Until next time.....happy January! Look for our upcoming cooking classes and Valentine's Day Dinner~ Which must be spent in an Italian restaurant, since St. Valentine is from Umbria, Italy, afterall. We'll do some special menu items! How fun and romantic! Wishing you the best until next time.....ci parliamo presto!
Ciao, ciao! Sheri
Wednesday, January 21, 2009
Friday, September 12, 2008
Great Italian Food
Giovanni is working on a menu for DK Cellars upcoming Winemaker Dinner........we'll start with Sauvignon Blanc paired with crab and avocado timbale, goat cheese and fennel pollen and daikon radish spring rolls...........
He's thinking about pairing their cab with roasted red beet ravioli...their merlot with Biellese, Piemonte 'Capunet'....rolls of swiss chard stuffed with pork and herb. Dessert hasn't yet been decided, but I think it will be either pine nut torta or a fruit torta with dessert Semillon. Our winemaker dinners will be the first Thursday of every month. I'm thinking we need to be a little more creative with our Thursday nights.....vino and cibo...cibo and vino, I don't know- just something a little more catchy than winemaker dinner.

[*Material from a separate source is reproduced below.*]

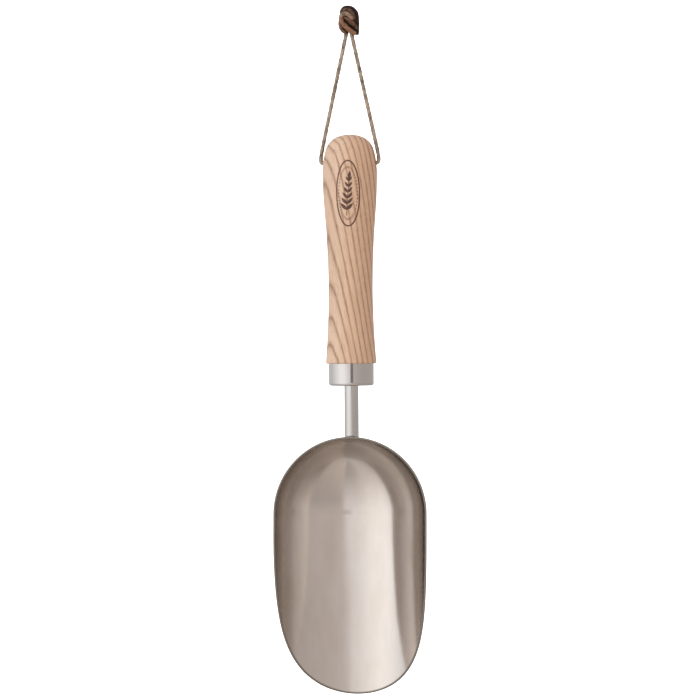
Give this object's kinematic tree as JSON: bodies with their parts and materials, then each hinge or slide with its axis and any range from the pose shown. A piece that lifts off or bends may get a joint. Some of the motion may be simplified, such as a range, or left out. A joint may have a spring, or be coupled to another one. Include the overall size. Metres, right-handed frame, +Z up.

It's Friday night at Bocconato.....the beginning of grape harvest in beautiful Fair Play, CA has begun.....the evening air is reminding me of fall and definitely of Italy. We leave every year in mid-October for Italy to find new wines, recipes, restaurants and truffles.....Bocconato Trattoria keeps us here for now. It's okay with me, this endeavor is a good one......most everyone that has passed through our doors thus far is amazed by Giovanni's cuisine....he's been compared to Thomas Keller, he's earning the reputation of changing people's souls through food.......
Through this entire restaurant-opening process, I've learned about the incredible learning curve in the process, I've learned about the sheer number of hours required to make it all a go....but mostly I've learned that Giovanni creates magic around him....that I am humbled by this process that has taken on a life of its own and I am in the middle of it all.
Michael, our most amazing lead server, is training Tracie tonight.....who has worked at amazing restaurants throughout Northern California, including Gary Danko, Ghiribaldi's, Masque. I can't believe what's happening here.......I try to visualize this massive quantum blanket that we all sharing...what's happening on a particle level here, despite my worries, my fears? Can we really pull this off in Fair Play? Can we really pull this off right now in this bizarro economy? I think, 'yes!' Yes! Yes!
He's thinking about pairing their cab with roasted red beet ravioli...their merlot with Biellese, Piemonte 'Capunet'....rolls of swiss chard stuffed with pork and herb. Dessert hasn't yet been decided, but I think it will be either pine nut torta or a fruit torta with dessert Semillon. Our winemaker dinners will be the first Thursday of every month. I'm thinking we need to be a little more creative with our Thursday nights.....vino and cibo...cibo and vino, I don't know- just something a little more catchy than winemaker dinner.
It's Friday night at Bocconato.....the beginning of grape harvest in beautiful Fair Play, CA has begun.....the evening air is reminding me of fall and definitely of Italy. We leave every year in mid-October for Italy to find new wines, recipes, restaurants and truffles.....Bocconato Trattoria keeps us here for now. It's okay with me, this endeavor is a good one......most everyone that has passed through our doors thus far is amazed by Giovanni's cuisine....he's been compared to Thomas Keller, he's earning the reputation of changing people's souls through food.......
Through this entire restaurant-opening process, I've learned about the incredible learning curve in the process, I've learned about the sheer number of hours required to make it all a go....but mostly I've learned that Giovanni creates magic around him....that I am humbled by this process that has taken on a life of its own and I am in the middle of it all.
Michael, our most amazing lead server, is training Tracie tonight.....who has worked at amazing restaurants throughout Northern California, including Gary Danko, Ghiribaldi's, Masque. I can't believe what's happening here.......I try to visualize this massive quantum blanket that we all sharing...what's happening on a particle level here, despite my worries, my fears? Can we really pull this off in Fair Play? Can we really pull this off right now in this bizarro economy? I think, 'yes!' Yes! Yes!